Thomas Davis was born in the town of Mallow in the county of Cork. He studied in Trinity College, Dublin, and received an Arts degree, precursory to his being called to the Irish Bar in 1838. He established The Nation newspaper with Charles Gavan Duffy and John Blake Dillon. He dedicated his life to Irish nationalism.
He wrote some stirring nationalistic ballads, originally contributed to The Nation, and afterwards republished as Spirit of the Nation, as well as a memoir of Curran, the Irish lawyer and orator, prefixed to an edition of his speeches; and he had formed many literary plans which were brought to naught by his death, from tuberculosis, in 1845 at the age of 30.
He himself was a Protestant, but preached peace between Catholics and Protestants. To Davis, it was not blood that made you Irish, but the willingness to be part of the Irish nation. Although the Saxon and Dane were, Davis asserted, objects of unpopularity, their descendants would be Irish if they simply allowed themselves to be.
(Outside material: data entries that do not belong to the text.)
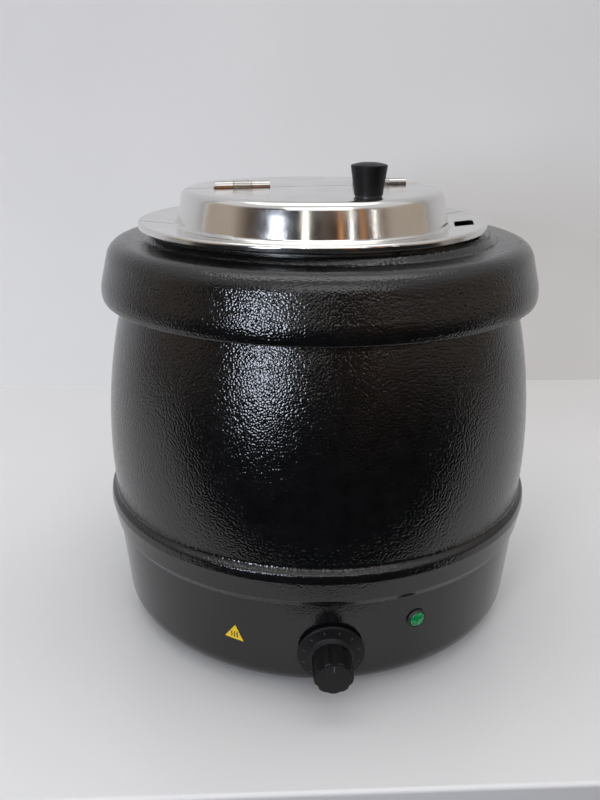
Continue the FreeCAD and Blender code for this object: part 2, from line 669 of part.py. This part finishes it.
def lid_knob():
    x, y = LID_KNOB_AT
    foot = PLATEAU_Z + WASHER
    knob = spun_solid([(0, foot), (LID_KNOB_FOOT_R, foot, 0.6), (LID_KNOB_FOOT_R + 0.3, foot + 3.0),
                       (LID_KNOB_TOP_R, foot + LID_KNOB_HEIGHT - 1.6, 1.0),
                       (LID_KNOB_TOP_R * 0.5, foot + LID_KNOB_HEIGHT, 20.0), (0, foot + LID_KNOB_HEIGHT)])
    knob.translate(Vector(x, y, 0))
    knob = knob.cut(rod(2.5, foot - 1, foot + 14, x, y))
    washer = tube(LID_KNOB_FOOT_R - 0.6, 2.6, PLATEAU_Z, foot, x, y)
    screw = rod(2.45, PLATEAU_Z - THIN, foot + 12, x, y)
    screw = screw.fuse(rod(4.6, PLATEAU_Z - THIN - 2.6, PLATEAU_Z - THIN, x, y)).removeSplitter()
    save("lid_knob", in_lid_place(knob))
    save("lid_knob_washer", in_lid_place(washer))
    save("lid_knob_screw", in_lid_place(screw))


# ---- build --------------------------------------------------------------
save("outer_barrel", outer_barrel())
save("top_collar", top_collar())
save("collar_brackets", *collar_brackets())
save("collar_screws", *collar_screws())
save("water_well", water_well())
save("base_plate", base_plate())
save("base_screws", *base_screws())
feet()
save("spreader_plate", rod(86.0, SPREADER_Z, SPREADER_Z + SPREADER))
save("heating_element", heating_element())
element_fixings()
save("thermal_cutout", thermal_cutout())
thermostat()
save("thermostat_shaft", thermostat_shaft())
save("control_knob", control_knob())
lamp()
save("caution_label", caution_label())
feeler()
terminal_block()
earth_post()
wires()
cord_entry()
save("soup_pot", soup_pot())
lid_halves()
hinges()
lid_knob()
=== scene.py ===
"""Looks of the electric soup kettle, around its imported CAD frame. Metres, +Z up, -Y is the front."""
import json
import math

import bpy
from mathutils import Matrix, Vector


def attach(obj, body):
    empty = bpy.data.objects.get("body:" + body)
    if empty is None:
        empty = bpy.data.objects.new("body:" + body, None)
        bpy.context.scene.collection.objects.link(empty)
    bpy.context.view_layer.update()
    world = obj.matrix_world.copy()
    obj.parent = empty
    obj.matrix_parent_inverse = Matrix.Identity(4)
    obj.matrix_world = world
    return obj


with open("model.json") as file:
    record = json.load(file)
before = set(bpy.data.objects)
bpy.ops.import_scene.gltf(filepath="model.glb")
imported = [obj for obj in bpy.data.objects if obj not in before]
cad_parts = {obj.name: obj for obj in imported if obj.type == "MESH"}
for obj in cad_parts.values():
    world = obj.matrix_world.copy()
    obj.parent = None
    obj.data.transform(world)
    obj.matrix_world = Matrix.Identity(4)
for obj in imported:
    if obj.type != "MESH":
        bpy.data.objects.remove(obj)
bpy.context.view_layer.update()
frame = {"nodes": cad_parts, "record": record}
nodes = frame["nodes"]
MM = 0.001


# ---- camera -------------------------------------------------------------
CAMERA_DISTANCE = 0.6266      # from the kettle's axis
CAMERA_HEIGHT = 0.4008
CAMERA_TURN = -4.0            # degrees round the kettle, towards its left side
CAMERA_PITCH = 20.49
CAMERA_YAW = -1.33            # degrees, away from the kettle's axis
CAMERA_ROLL = 0.2
LENS = 36.0                   # with a 36 mm sensor along the picture's long side


def add_camera():
    data = bpy.data.cameras.new("camera")
    data.lens = LENS
    data.sensor_width = 36.0
    data.clip_start = 0.01
    camera = bpy.data.objects.new("camera", data)
    bpy.context.scene.collection.objects.link(camera)
    turn = math.radians(CAMERA_TURN)
    heading = math.radians(CAMERA_YAW - CAMERA_TURN)
    pitch = math.radians(CAMERA_PITCH)
    roll = math.radians(CAMERA_ROLL)
    level = math.cos(pitch)
    ahead = Vector((math.sin(heading) * level, math.cos(heading) * level, -math.sin(pitch)))
    right = ahead.cross(Vector((0, 0, 1))).normalized()
    up = right.cross(ahead)
    side = right * math.cos(roll) + up * math.sin(roll)
    top = up * math.cos(roll) - right * math.sin(roll)
    matrix = Matrix((side, top, -ahead)).transposed().to_4x4()
    x, y = CAMERA_DISTANCE * math.sin(turn), -CAMERA_DISTANCE * math.cos(turn)
    matrix.translation = Vector((x, y, CAMERA_HEIGHT))
    camera.matrix_world = matrix
    bpy.context.scene.camera = camera


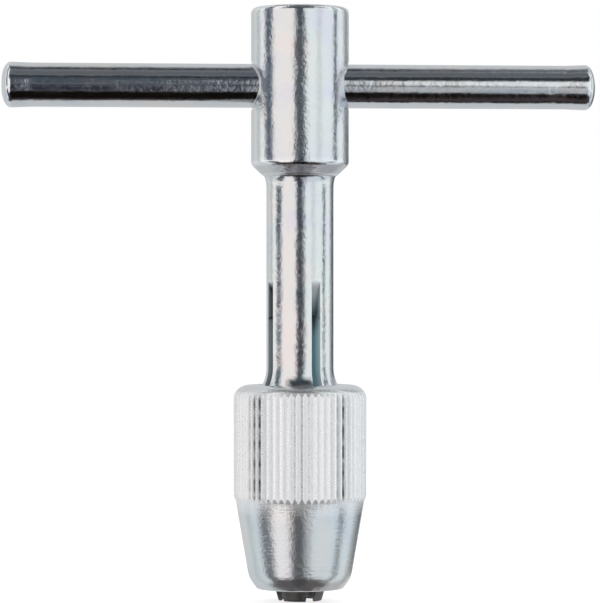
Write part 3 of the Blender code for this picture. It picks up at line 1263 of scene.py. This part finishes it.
# What the plate mirrors, later panels over earlier ones. It is a white tent with a warm left and a cool
# right wall, dimmer low down and behind, with one dim doorway. Overhead it is grey and darker in front.
# Two slim flags hang upright beside the camera, whose hood, body and tripod stand in the middle. The dark
# table runs under everything, with its shade under the wrench and its nearest edge darkest.
FLAGS = (
    Flag("left_wall", (-75, -14), (-70, 60), (12, 20), "#fff9f9"),
    Flag("right_wall", (14, 118), (-70, 60), (12, 20), "#f5fcff"),
    Flag("low_right", (14, 125), (-60, -12), (6, 8), "#d8e2ea"),
    Flag("low_left", (-130, -90), (-60, -12), (8, 8), "#d3dee5"),
    Flag("rear", (128, 232), (-90, 90), (24, 1), "#d0d3d6"),
    Flag("left_rear_edge", (-124, -108), (-60, 50), (14, 10), "#bfc7ca"),
    Flag("right_rear_edge", (124, 146), (-60, 50), (12, 10), "#a2a8ab"),
    Flag("rear_door", (138, 162), (-14, 6), (12, 6), "#5c6269"),
    Flag("overhead", (-180, 180), (74, 102), (1, 10), "#75797e"),
    Flag("loft_left", (-150, -80), (60, 80), (20, 14), "#6e7276"),
    Flag("loft_right", (80, 150), (60, 80), (20, 14), "#72767a"),
    Flag("zenith", (-180, 180), (86.5, 93.5), (1, 3), "#2c2d31"),
    Flag("zenith_left", (-160, -30), (82, 98), (16, 8), "#33353a"),
    Flag("zenith_right", (34, 160), (82, 98), (16, 8), "#33353a"),
    Flag("ceiling_high", (-50, 60), (48, 78), (26, 12), "#64696f"),
    Flag("ceiling_edge", (-44, 68), (28, 50), (34, 7), "#30363c"),
    Flag("left_flag_high", (-88, -66), (-3, 62), (9, 3), "#566270", -0.29),
    Flag("left_flag_low", (-93, -65), (-75, -13), (9, 6), "#4c5866", -0.29),
    Flag("right_flag_high", (85, 94.5), (-3, 62), (4, 3), "#2c3237", 0.29),
    Flag("right_flag_low", (87, 98), (-75, -13), (6, 6), "#565e66", 0.29),
    Flag("right_sheen", (40, 52), (-40, 40), (8, 8), "#e0e3e5"),
    Flag("lens_hood", (-11.5, 10.8), (3, 38), (3, 4), "#48505a"),
    Flag("camera_body", (-12, 12.5), (2, 6), (7, 1.5), "#353a45"),
    Flag("camera_side", (-12, 18), (-34, 2), (7, 1.5), "#353a45"),
    Flag("tripod", (-19, 18), (-34, -14), (10, 6), "#30323d"),
    Flag("camera_head", (-12, 13), (4.2, 6.4), (4, 1), "#6d747d"),
    Flag("camera_low", (9.5, 16), (-32, -2), (3, 1.5), "#ced2d6"),
    Flag("table_below", (-112, 106), (-91, -50), (24, 14), "#3b3330"),
    Flag("table_shade_left", (-135, -50), (-108, -72), (16, 8), "#121011"),
    Flag("table_shade_right", (50, 135), (-108, -74), (16, 8), "#121011"),
    Flag("table_right", (104, 150), (-64, -36), (14, 10), "#b4b6bb"),
    Flag("table_front", (-78, 66), (-88, -38), (26, 10), "#453f41"),
    Flag("table_edge", (-22, 24), (-80, -34), (6, 4), "#120f0d"),
)


@dataclass
class Studio:
    """A light dome that only metal sees, a pale floor, soft lamps and the camera."""

    azimuth: float = -4.6
    distance: float = 420.0
    focal_pixels: float = 3066.0
    aim: Vector = Vector((0.0, 0.0, 40.9))
    dome_radius: float = 900.0
    dome_columns: int = 360
    dome_rows: int = 180
    floor_side: float = 6000.0
    floor_drop: float = 0.2
    lamp_distance: float = 700.0

    def direction(self, azimuth: float, elevation: float) -> Vector:
        """The direction from the wrench at these angles from the camera's side, in degrees."""
        a, e = math.radians(self.azimuth + azimuth), math.radians(elevation)
        return Vector((math.sin(a) * math.cos(e), -math.cos(a) * math.cos(e), math.sin(e)))

    def dome_grid(self) -> tuple[np.ndarray, np.ndarray]:
        """Places the dome's points and paints the panels on them.

        Returns:
            The places in metres and the linear colours, by row and column.
        """
        elevation, azimuth = np.meshgrid(
            np.linspace(-90, 90, self.dome_rows + 1),
            np.linspace(-180, 180, self.dome_columns + 1),
            indexing="ij",
        )
        tone = np.ones((*azimuth.shape, 3))
        for flag in FLAGS:
            share = flag.cover(azimuth, elevation)[..., None]
            tone += (np.array(srgb(flag.colour)[:3]) - tone) * share
        turn, tilt = np.radians(azimuth + self.azimuth), np.radians(elevation)
        ways = np.stack([np.sin(turn) * np.cos(tilt), -np.cos(turn) * np.cos(tilt), np.sin(tilt)], axis=-1)
        return (np.array(self.aim) + ways * self.dome_radius) * MM, tone

    def add_dome(self) -> None:
        """Hangs the light dome round the wrench, where neither the camera nor the floor sees it."""
        places, tone = self.dome_grid()
        width = self.dome_columns + 1
        faces = [
            (r * width + c, r * width + c + 1, (r + 1) * width + c + 1, (r + 1) * width + c)
            for r in range(self.dome_rows)
            for c in range(self.dome_columns)
        ]
        mesh = bpy.data.meshes.new("light_dome")
        mesh.from_pydata(places.reshape(-1, 3).tolist(), [], faces)
        colours = np.concatenate([tone.reshape(-1, 3), np.ones((tone.size // 3, 1))], axis=1)
        mesh.attributes.new("tone", "FLOAT_COLOR", "POINT").data.foreach_set("color", colours.ravel())
        material = blank_material("Tent cloth")
        tree = material.node_tree
        painted = add_node(tree, "ShaderNodeAttribute", attribute_name="tone").outputs["Color"]
        glow = add_node(tree, "ShaderNodeEmission", {0: painted, 1: 1.0})
        add_node(tree, "ShaderNodeOutputMaterial", {0: glow.outputs[0]})
        mesh.materials.append(material)
        LOG.info("light dome: %s", ", ".join(flag.name for flag in FLAGS))
        dome = new_object("light_dome", mesh)
        dome.visible_camera = False
        dome.visible_diffuse = False
        dome.visible_transmission = False
        dome.visible_shadow = False

    def seen_white(self, tree: bpy.types.NodeTree) -> bpy.types.NodeSocket:
        """1 for the rays that should meet plain white: the camera's and those that metal or glass sends.

        Args:
            tree: The tree of the world or of the floor's material.

        Returns:
            The socket with the factor.
        """
        path = add_node(tree, "ShaderNodeLightPath").outputs
        seen = path["Is Camera Ray"]
        for kind in ("Is Glossy Ray", "Is Transmission Ray"):
            either = add_node(tree, "ShaderNodeMath", {0: seen, 1: path[kind]}, operation="MAXIMUM")
            seen = either.outputs[0]
        return seen

    def add_world(self) -> None:
        """Sets a white world for the camera and the metal, and a plain soft fill for the floor."""
        world = bpy.data.worlds.new("Studio")
        bpy.context.scene.world = world
        world.use_nodes = True
        tree = world.node_tree
        tree.nodes.clear()
        fill = add_node(tree, "ShaderNodeBackground", {0: srgb("#ffffff"), 1: 0.6})
        white = add_node(tree, "ShaderNodeBackground", {0: srgb("#ffffff"), 1: 1.0})
        mixed = add_node(
            tree, "ShaderNodeMixShader", {0: self.seen_white(tree), 1: fill.outputs[0], 2: white.outputs[0]}
        )
        add_node(tree, "ShaderNodeOutputWorld", {0: mixed.outputs[0]})

    def add_floor(self) -> None:
        """Lays a plain pale floor that keeps the wrench's shadow."""
        side = self.floor_side * MM
        mesh = bpy.data.meshes.new("floor")
        corners = [(-side, -side), (side, -side), (side, side), (-side, side)]
        mesh.from_pydata([(x, y, -self.floor_drop * MM) for x, y in corners], [], [(0, 1, 2, 3)])
        floor = new_object("floor", mesh)
        material = blank_material("Pale floor paint")
        tree = material.node_tree
        paint = add_node(tree, "ShaderNodeBsdfDiffuse", {0: srgb("#f4f4f2")})
        # Mixed at 0.6 with the lit paint, this brings the open floor to the background's white.
        glow = add_node(tree, "ShaderNodeEmission", {0: srgb("#ffffff"), 1: 1.32})
        share = add_node(tree, "ShaderNodeMath", {0: self.seen_white(tree), 1: 0.6}, operation="MULTIPLY")
        parts = {0: share.outputs[0], 1: paint.outputs[0], 2: glow.outputs[0]}
        lit = add_node(tree, "ShaderNodeMixShader", parts)
        add_node(tree, "ShaderNodeOutputMaterial", {0: lit.outputs[0]})
        mesh.materials.append(material)
        floor.visible_glossy = False

    def add_lamps(self) -> None:
        """Hangs two large soft lamps in front and one above, which give the floor its shadow."""
        for name, azimuth, elevation, watts, size in (
            ("left_softbox", -42.0, 30.0, 0.9, (420.0, 620.0)),
            ("right_softbox", 55.0, 30.0, 0.9, (420.0, 620.0)),
            ("top_softbox", 150.0, 68.0, 1.2, (700.0, 500.0)),
        ):
            lamp = bpy.data.lights.new(name, "AREA")
            lamp.shape = "RECTANGLE"
            lamp.size, lamp.size_y = size[0] * MM, size[1] * MM
            lamp.energy = watts
            hung = bpy.data.objects.new(name, lamp)
            bpy.context.scene.collection.objects.link(hung)
            way = self.direction(azimuth, elevation)
            hung.location = (self.aim + way * self.lamp_distance) * MM
            hung.rotation_euler = way.to_track_quat("Z", "Y").to_euler()
            hung.visible_camera = False
            hung.visible_glossy = False

    def add_camera(self) -> None:
        """Sets the camera level with the middle of the wrench and a little to the left of its front."""
        lens = bpy.data.cameras.new("camera")
        lens.sensor_width = 36.0
        lens.lens = self.focal_pixels / max(PICTURE_WIDTH, PICTURE_HEIGHT) * lens.sensor_width
        lens.clip_start = 0.01
        lens.clip_end = 20.0
        camera = bpy.data.objects.new("camera", lens)
        bpy.context.scene.collection.objects.link(camera)
        camera.location = (self.aim + self.direction(0.0, 0.0) * self.distance) * MM
        camera.rotation_euler = self.direction(0.0, 0.0).to_track_quat("Z", "Y").to_euler()
        bpy.context.scene.camera = camera

    def build(self) -> None:
        """Sets the whole studio."""
        bpy.context.scene.view_settings.view_transform = "Standard"
        self.add_world()
        self.add_floor()
        self.add_dome()
        self.add_lamps()
        self.add_camera()


def main() -> None:
    """Builds the wrench and its studio in order."""
    logging.basicConfig(level=logging.INFO, format="%(message)s")
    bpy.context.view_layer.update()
    slots = Slots()
    for maker in (Spindle(slots), SpringJaws(slots), ChuckNut(), ClosingCone(), TommyBar()):
        made = maker.build()
        for piece in made if isinstance(made, list) else [made]:
            LOG.info("%s: %d faces", piece.name, len(piece.data.polygons))
    Studio().build()
    bpy.context.view_layer.update()


if __name__ == "__main__":
    main()
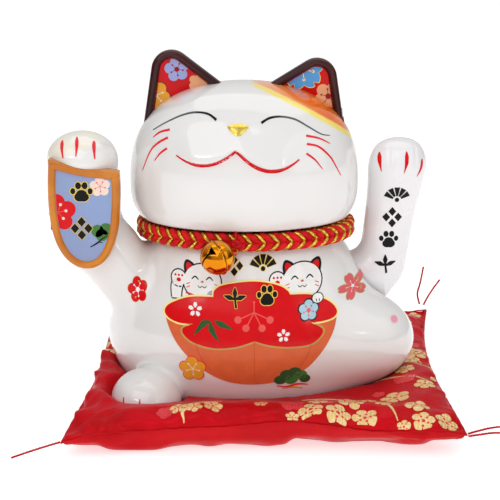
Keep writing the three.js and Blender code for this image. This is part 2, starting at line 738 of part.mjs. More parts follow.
const TASSELS = {
  tassel_front_left: [[-142.5, -134, 11.4], [-152, -138, 9.8], [-163, -143, 7.8], [-175, -148, 5.2]],
  tassel_front_right_1: [[142.6, -134, 17.6], [150, -133, 19.4], [160, -131.5, 21.2], [174, -130, 22.2]],
  tassel_front_right_2: [[142.6, -136.2, 16.6], [151, -137, 18.2], [161, -138, 19.8], [174, -139.5, 19.4]],
  tassel_back_right_1: [[135.5, 131.6, 36], [133.6, 132.2, 45], [136, 133.5, 55], [138.4, 135, 68]],
  tassel_back_right_2: [[139.4, 134.6, 34.5], [143, 139.5, 39.5], [149, 147, 46], [155, 155, 51]],
  tassel_back_left: [[-142.5, 134, 26], [-151, 139, 22.5], [-161, 145, 16.5], [-170, 150, 9.5]],
};
for (const [name, route] of Object.entries(TASSELS)) {
  addTo(part, name, tube(route, THREAD_R, 8, 10), "thread");
}

export default part;
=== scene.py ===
import math
import random

import bmesh
import bpy
import numpy as np
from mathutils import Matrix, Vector
from mathutils.bvhtree import BVHTree
from mathutils.geometry import delaunay_2d_cdt


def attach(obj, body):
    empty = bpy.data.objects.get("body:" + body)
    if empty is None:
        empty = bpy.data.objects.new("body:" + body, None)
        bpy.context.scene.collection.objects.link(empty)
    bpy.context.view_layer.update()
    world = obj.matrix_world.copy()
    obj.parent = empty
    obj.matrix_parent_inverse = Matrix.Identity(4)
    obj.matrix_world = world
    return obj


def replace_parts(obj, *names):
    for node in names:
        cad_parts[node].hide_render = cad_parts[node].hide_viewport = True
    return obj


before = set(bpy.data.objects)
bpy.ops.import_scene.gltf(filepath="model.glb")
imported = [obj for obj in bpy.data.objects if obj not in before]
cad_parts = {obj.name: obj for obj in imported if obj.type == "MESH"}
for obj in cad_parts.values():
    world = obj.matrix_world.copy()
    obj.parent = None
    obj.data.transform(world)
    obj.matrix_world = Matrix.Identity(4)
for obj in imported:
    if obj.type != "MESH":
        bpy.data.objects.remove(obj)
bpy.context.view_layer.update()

# Lengths below are in millimetres in the cat's own frame: its axis is at x = 0 and its base at z = 0.
# place() takes them to the row frame, in metres.
MM = 0.001
CAT_AT = np.array([-13.0, 0.0, 15.0])


# ---------------------------------------------------------------- form of the ceramic
WALL = 5
DEPTH = 0.75  # the torso's depth as a share of its width
HEAD = {"at": (-1, -2, 157), "a": 86.2, "b": 66, "up": 74.5, "down": 47, "pow_up": 2.4, "pow_down": 2.65}
FLOOR_TOP = 9.5
BASE_HOLE_R = 56
RECESS = {"r": 61.5, "depth": 6}
ROPE = {"rx": 76.5, "ry": 58, "z": 122, "r": 8.2}
PIVOT = {"y": 5, "z": 82}  # the waving arm's axle
ARM_BORE = {"end_x": 60, "r": 20.4, "from_x": 74, "widens": 0.14, "least": 19.5, "most": 23.6}
ARM_END_X = {"wall": 76, "open": 74}
LUMPS = [  # haunch, foot and tail: middle, radii, and how softly each joins the body
    ((78, -18, 38), (50, 38, 37.5), 14),
    ((-73, -68, 6), (26, 29.5, 22), 6),
    ((0, 72, 25), (14, 16, 14), 8),
]
SHOULDER = ((-103, -22, 107), (-77, -18, 72.5), 24.5)
FOREARM = ((-119.5, -22, 169), (-116, -22, 118), 24.5)
PAW = ((-120, -30, 178), (26.2, 25.5, 20.8))
TORSO_SIDE = [(90, 0), (98.5, 14), (106, 38), (104, 58), (95, 79), (82, 99), (68, 121), (64, 134)]
ARM_LINE = [
    (63.5, 103, 0.5), (66, 103, 10), (72, 103, 16), (82, 103, 18.5), (100, 106, 18.3),
    (130, 110, 19), (150, 113, 20.5), (168, 115, 22), (180, 115.5, 18), (186, 116, 10.5), (188, 116, 0.5),
]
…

He was to the fore of Irish nationalist thinking and it has been noted by later nationalist heroes, such as Padraig Pearse, that while Wolfe Tone laid out the basic fact that Ireland as a nation must be free, Davis was the one who built this idea up promoting the Irish identity.
He is the author of the famous Irish rebel song "A Nation Once Again."
A statue of Davis was unveiled on College Green, Dublin, in 1966, attended by the Irish president, Eamon de Valera.
This article incorporates public domain text from: Cousin, John William (1910). A Short Biographical Dictionary of English Literature. London, J.M. Dent & sons; New York, E.P. Dutton.
[edit] Trivia
One of the secondary schools in Davis' home town of Mallow, Davis College, is named after him. A number of GAA clubs around the country are also named after him.